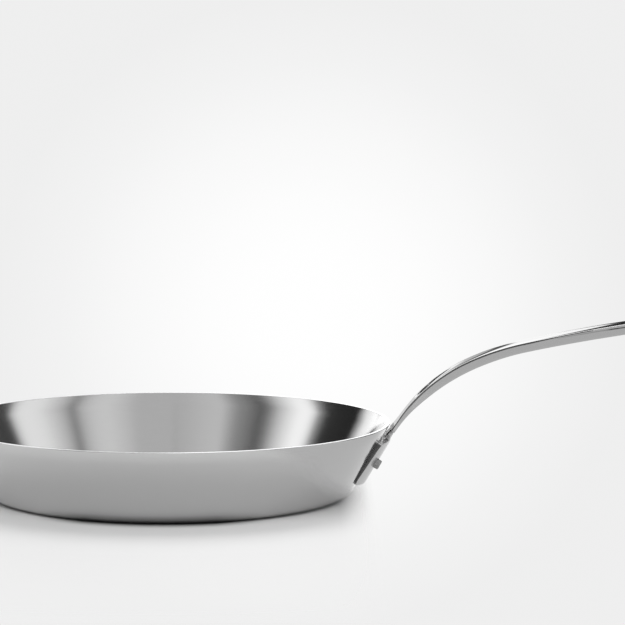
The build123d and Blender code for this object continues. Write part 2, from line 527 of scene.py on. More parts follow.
def steel_nodes(name):
    """A material with an empty node tree, its shader and its output."""
    material = bpy.data.materials.new(name)
    material.use_nodes = True
    nodes = material.node_tree.nodes
    nodes.clear()
    output = nodes.new("ShaderNodeOutputMaterial")
    shader = nodes.new("ShaderNodeBsdfPrincipled")
    shader.inputs["Metallic"].default_value = 1.0
    material.node_tree.links.new(shader.outputs["BSDF"], output.inputs["Surface"])
    return material, nodes, material.node_tree.links, shader


def maths(nodes, links, operation, first, second=None):
    """A Math node with each input linked or set."""
    node = nodes.new("ShaderNodeMath")
    node.operation = operation
    for socket, value in zip(node.inputs, (first, second)):
        if value is None:
            continue
        if isinstance(value, (int, float)):
            socket.default_value = value
        else:
            links.new(value, socket)
    return node.outputs[0]


def blend(nodes, links, first, second, factor, kind="MIX"):
    """A colour Mix node with each input linked or set."""
    node = nodes.new("ShaderNodeMix")
    node.data_type = "RGBA"
    node.blend_type = kind
    sockets = (node.inputs[0], node.inputs[6], node.inputs[7])
    for socket, value in zip(sockets, (factor, first, second)):
        if isinstance(value, (int, float, tuple)):
            socket.default_value = value
        else:
            links.new(value, socket)
    return node.outputs[2]


def shade_range(nodes, links, value, low, high):
    """Noise from 0 to 1 spread between two values."""
    node = nodes.new("ShaderNodeMapRange")
    node.inputs["To Min"].default_value = low
    node.inputs["To Max"].default_value = high
    links.new(value, node.inputs["Value"])
    return node.outputs["Result"]


def tint(nodes, links, colour, value, spread):
    """The colour made a little lighter or darker by a value from 0 to 1."""
    ramp = nodes.new("ShaderNodeValToRGB")
    ramp.color_ramp.elements[0].color = tuple(c * (1 - spread) for c in colour) + (1,)
    ramp.color_ramp.elements[1].color = tuple(min(1, c * (1 + spread)) for c in colour) + (1,)
    links.new(value, ramp.inputs["Fac"])
    return ramp.outputs["Color"]


def turned_grain(nodes, links):
    """Fine noise drawn out round the pan, as brushing leaves it. Also gives radius and height."""
    coordinates = nodes.new("ShaderNodeTexCoord")
    split = nodes.new("ShaderNodeSeparateXYZ")
    links.new(coordinates.outputs["Object"], split.inputs[0])
    x, y, z = split.outputs
    squares = [maths(nodes, links, "MULTIPLY", side, side) for side in (x, y)]
    radius = maths(nodes, links, "SQRT", maths(nodes, links, "ADD", *squares))
    angle = maths(nodes, links, "ARCTAN2", y, x)
    join = nodes.new("ShaderNodeCombineXYZ")
    waves = ((angle, PAN_GRAIN_ROUND), (radius, PAN_GRAIN_ACROSS), (z, PAN_GRAIN_ACROSS))
    for socket, (value, scale) in zip(join.inputs, waves):
        links.new(maths(nodes, links, "MULTIPLY", value, scale), socket)
    noise = nodes.new("ShaderNodeTexNoise")
    noise.inputs["Scale"].default_value = 1.0
    noise.inputs["Detail"].default_value = 3.0
    links.new(join.outputs[0], noise.inputs["Vector"])
    return noise.outputs["Fac"], radius, z


def add_bump(nodes, links, shader, value, strength):
    """Raises the surface a little by a value."""
    bump = nodes.new("ShaderNodeBump")
    bump.inputs["Strength"].default_value = strength
    bump.inputs["Distance"].default_value = BUMP_DEPTH
    links.new(value, bump.inputs["Height"])
    links.new(bump.outputs["Normal"], shader.inputs["Normal"])


def satin_pan_steel(finishes, pan):
    """Steel brushed round the pan, and the cut layers of the sheet in its rim."""
    material, nodes, links, shader = steel_nodes("satin_pan_steel")
    grain, radius, height = turned_grain(nodes, links)
    steel = tint(nodes, links, finishes.satin, grain, 0.05)
    layer = pan.skin / math.cos(wall_lean(pan)) * MM
    edge = rim_point(pan, 0, pan.height)[0] * MM
    inside = rim_point(pan, pan.wall, pan.height)[0] * MM
    past_inner = maths(nodes, links, "GREATER_THAN", radius, inside + layer)
    before_outer = maths(nodes, links, "LESS_THAN", radius, edge - layer)
    on_top = maths(nodes, links, "GREATER_THAN", height, (pan.height - RIM_FACE) * MM)
    in_core = maths(nodes, links, "MULTIPLY", past_inner, before_outer)
    in_core = maths(nodes, links, "MULTIPLY", in_core, on_top)
    core = tint(nodes, links, finishes.core, grain, 0.04)
    links.new(blend(nodes, links, steel, core, in_core), shader.inputs["Base Color"])
    smoothest = finishes.satin_roughness - PAN_ROUGHNESS_SPREAD
    roughest = finishes.satin_roughness + PAN_ROUGHNESS_SPREAD
    links.new(shade_range(nodes, links, grain, smoothest, roughest), shader.inputs["Roughness"])
    shader.inputs["Anisotropic"].default_value = 0.97
    shader.inputs["Anisotropic Rotation"].default_value = 0.25
    tangent = nodes.new("ShaderNodeTangent")
    tangent.direction_type = "RADIAL"
    tangent.axis = "Z"
    links.new(tangent.outputs[0], shader.inputs["Tangent"])
    add_bump(nodes, links, shader, grain, 0.05)
    return material


def cast_steel(name, colour, roughness, spread, bump, scale):
    """Cast steel drawn with a fine grain along the handle."""
    material, nodes, links, shader = steel_nodes(name)
    coordinates = nodes.new("ShaderNodeTexCoord")
    mapping = nodes.new("ShaderNodeMapping")
    mapping.inputs["Scale"].default_value = scale
    links.new(coordinates.outputs["Object"], mapping.inputs["Vector"])
    noise = nodes.new("ShaderNodeTexNoise")
    noise.inputs["Scale"].default_value = 1.0
    noise.inputs["Detail"].default_value = 4.0
    links.new(mapping.outputs[0], noise.inputs["Vector"])
    grain = noise.outputs["Fac"]
    links.new(tint(nodes, links, colour, grain, 0.03), shader.inputs["Base Color"])
    rough = shade_range(nodes, links, grain, max(0.0, roughness - spread), roughness + spread)
    links.new(rough, shader.inputs["Roughness"])
    add_bump(nodes, links, shader, grain, bump)
    return material


def dress(piece, material):
    """Gives a piece its material, and nothing else."""
    piece.data.materials.clear()
    piece.data.materials.append(material)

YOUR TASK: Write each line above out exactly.

RESPONSE FOR THIS EXERCISE:
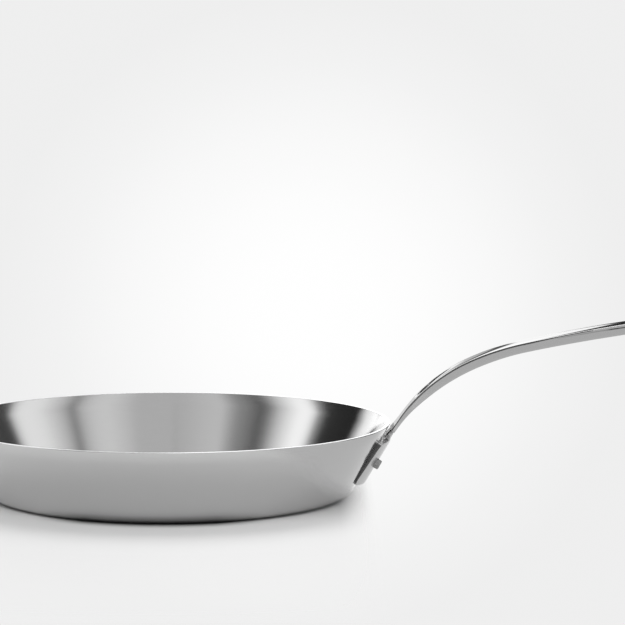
The build123d and Blender code for this object continues. Write part 2, from line 527 of scene.py on. More parts follow.
def steel_nodes(name):
    """A material with an empty node tree, its shader and its output."""
    material = bpy.data.materials.new(name)
    material.use_nodes = True
    nodes = material.node_tree.nodes
    nodes.clear()
    output = nodes.new("ShaderNodeOutputMaterial")
    shader = nodes.new("ShaderNodeBsdfPrincipled")
    shader.inputs["Metallic"].default_value = 1.0
    material.node_tree.links.new(shader.outputs["BSDF"], output.inputs["Surface"])
    return material, nodes, material.node_tree.links, shader


def maths(nodes, links, operation, first, second=None):
    """A Math node with each input linked or set."""
    node = nodes.new("ShaderNodeMath")
    node.operation = operation
    for socket, value in zip(node.inputs, (first, second)):
        if value is None:
            continue
        if isinstance(value, (int, float)):
            socket.default_value = value
        else:
            links.new(value, socket)
    return node.outputs[0]


def blend(nodes, links, first, second, factor, kind="MIX"):
    """A colour Mix node with each input linked or set."""
    node = nodes.new("ShaderNodeMix")
    node.data_type = "RGBA"
    node.blend_type = kind
    sockets = (node.inputs[0], node.inputs[6], node.inputs[7])
    for socket, value in zip(sockets, (factor, first, second)):
        if isinstance(value, (int, float, tuple)):
            socket.default_value = value
        else:
            links.new(value, socket)
    return node.outputs[2]


def shade_range(nodes, links, value, low, high):
    """Noise from 0 to 1 spread between two values."""
    node = nodes.new("ShaderNodeMapRange")
    node.inputs["To Min"].default_value = low
    node.inputs["To Max"].default_value = high
    links.new(value, node.inputs["Value"])
    return node.outputs["Result"]


def tint(nodes, links, colour, value, spread):
    """The colour made a little lighter or darker by a value from 0 to 1."""
    ramp = nodes.new("ShaderNodeValToRGB")
    ramp.color_ramp.elements[0].color = tuple(c * (1 - spread) for c in colour) + (1,)
    ramp.color_ramp.elements[1].color = tuple(min(1, c * (1 + spread)) for c in colour) + (1,)
    links.new(value, ramp.inputs["Fac"])
    return ramp.outputs["Color"]


def turned_grain(nodes, links):
    """Fine noise drawn out round the pan, as brushing leaves it. Also gives radius and height."""
    coordinates = nodes.new("ShaderNodeTexCoord")
    split = nodes.new("ShaderNodeSeparateXYZ")
    links.new(coordinates.outputs["Object"], split.inputs[0])
    x, y, z = split.outputs
    squares = [maths(nodes, links, "MULTIPLY", side, side) for side in (x, y)]
    radius = maths(nodes, links, "SQRT", maths(nodes, links, "ADD", *squares))
    angle = maths(nodes, links, "ARCTAN2", y, x)
    join = nodes.new("ShaderNodeCombineXYZ")
    waves = ((angle, PAN_GRAIN_ROUND), (radius, PAN_GRAIN_ACROSS), (z, PAN_GRAIN_ACROSS))
    for socket, (value, scale) in zip(join.inputs, waves):
        links.new(maths(nodes, links, "MULTIPLY", value, scale), socket)
    noise = nodes.new("ShaderNodeTexNoise")
    noise.inputs["Scale"].default_value = 1.0
    noise.inputs["Detail"].default_value = 3.0
    links.new(join.outputs[0], noise.inputs["Vector"])
    return noise.outputs["Fac"], radius, z


def add_bump(nodes, links, shader, value, strength):
    """Raises the surface a little by a value."""
    bump = nodes.new("ShaderNodeBump")
    bump.inputs["Strength"].default_value = strength
    bump.inputs["Distance"].default_value = BUMP_DEPTH
    links.new(value, bump.inputs["Height"])
    links.new(bump.outputs["Normal"], shader.inputs["Normal"])


def satin_pan_steel(finishes, pan):
    """Steel brushed round the pan, and the cut layers of the sheet in its rim."""
    material, nodes, links, shader = steel_nodes("satin_pan_steel")
    grain, radius, height = turned_grain(nodes, links)
    steel = tint(nodes, links, finishes.satin, grain, 0.05)
    layer = pan.skin / math.cos(wall_lean(pan)) * MM
    edge = rim_point(pan, 0, pan.height)[0] * MM
    inside = rim_point(pan, pan.wall, pan.height)[0] * MM
    past_inner = maths(nodes, links, "GREATER_THAN", radius, inside + layer)
    before_outer = maths(nodes, links, "LESS_THAN", radius, edge - layer)
    on_top = maths(nodes, links, "GREATER_THAN", height, (pan.height - RIM_FACE) * MM)
    in_core = maths(nodes, links, "MULTIPLY", past_inner, before_outer)
    in_core = maths(nodes, links, "MULTIPLY", in_core, on_top)
    core = tint(nodes, links, finishes.core, grain, 0.04)
    links.new(blend(nodes, links, steel, core, in_core), shader.inputs["Base Color"])
    smoothest = finishes.satin_roughness - PAN_ROUGHNESS_SPREAD
    roughest = finishes.satin_roughness + PAN_ROUGHNESS_SPREAD
    links.new(shade_range(nodes, links, grain, smoothest, roughest), shader.inputs["Roughness"])
    shader.inputs["Anisotropic"].default_value = 0.97
    shader.inputs["Anisotropic Rotation"].default_value = 0.25
    tangent = nodes.new("ShaderNodeTangent")
    tangent.direction_type = "RADIAL"
    tangent.axis = "Z"
    links.new(tangent.outputs[0], shader.inputs["Tangent"])
    add_bump(nodes, links, shader, grain, 0.05)
    return material


def cast_steel(name, colour, roughness, spread, bump, scale):
    """Cast steel drawn with a fine grain along the handle."""
    material, nodes, links, shader = steel_nodes(name)
    coordinates = nodes.new("ShaderNodeTexCoord")
    mapping = nodes.new("ShaderNodeMapping")
    mapping.inputs["Scale"].default_value = scale
    links.new(coordinates.outputs["Object"], mapping.inputs["Vector"])
    noise = nodes.new("ShaderNodeTexNoise")
    noise.inputs["Scale"].default_value = 1.0
    noise.inputs["Detail"].default_value = 4.0
    links.new(mapping.outputs[0], noise.inputs["Vector"])
    grain = noise.outputs["Fac"]
    links.new(tint(nodes, links, colour, grain, 0.03), shader.inputs["Base Color"])
    rough = shade_range(nodes, links, grain, max(0.0, roughness - spread), roughness + spread)
    links.new(rough, shader.inputs["Roughness"])
    add_bump(nodes, links, shader, grain, bump)
    return material


def dress(piece, material):
    """Gives a piece its material, and nothing else."""
    piece.data.materials.clear()
    piece.data.materials.append(material)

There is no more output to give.